On 12/3/98 12:30 PM Aengus Lawlor ([EMAIL PROTECTED]) wrote:
>>The W3C specification is not at all specific about how to write the #Date
>>line.
>
>You are correct. The document is quite specific about the format of log
>file entries (YYY-MM-DD) but it doesn't say anything specific about the
>format to be used in the Directives fields. But as Analog is perfectly
>happy with either format, that's not really an issue, I was just being
>pedantic.
>
>>I would need to see an example from your log file to know specificaly
>>what is going wrong with Analog.
>
>I included the whole sample log file (all 15 lines) that Analog
>complained about. See above. It's simply the sample Logfile included in
>the W3 Working Draft document, with the data lines duplicated so that
>Analog triggers an additional warning.
What I was trying to say is that the spec is inconsitant and incomplete.

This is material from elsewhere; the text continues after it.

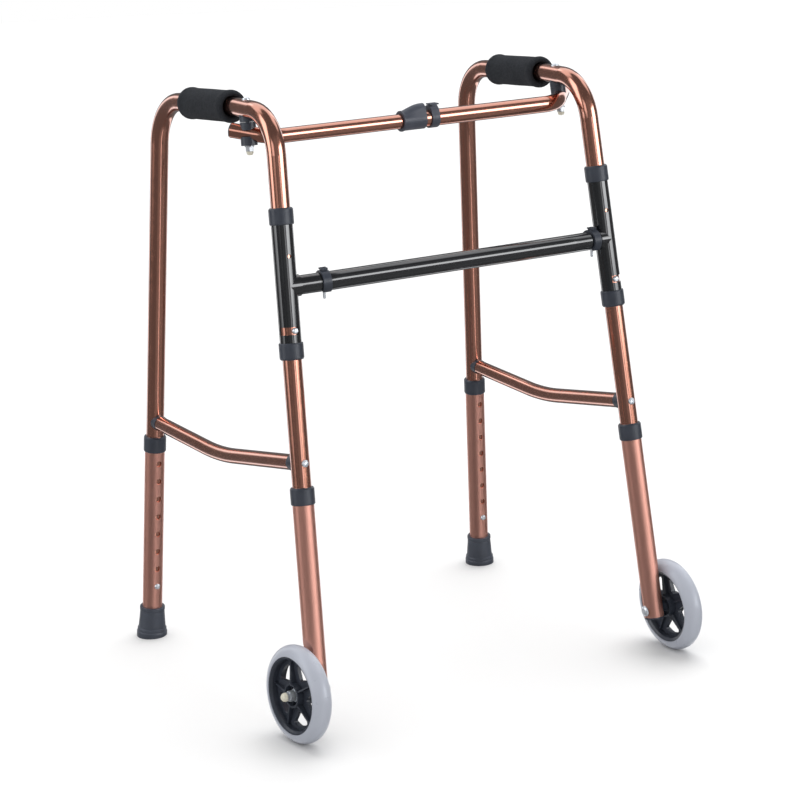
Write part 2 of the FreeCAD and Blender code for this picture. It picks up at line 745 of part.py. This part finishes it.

The example given in the spec is invalid according to the best guess one
can make from other parts of the spec and is completely inconsitant with
ExLF formats used by any current server. There is no reason the example
should work, and it doesn't.
You said that you had a log file from IIS that didn't work
>I just tried to run Analog 3.1 against an Extended Log File from my IIS4
>server
which lead you to read the spec. I was asking what that log file has in
it.
I think Stephen Turner is being too strict when he says:
On 12/3/98 10:00 AM Stephen Turner ([EMAIL PROTECTED]) wrote:
>The problem here is that the date doesn't appear on every line. Analog
>requires the date and time (or neither) on every line. If you have one but
>not the other it should give you a helpful warning message -- doesn't it?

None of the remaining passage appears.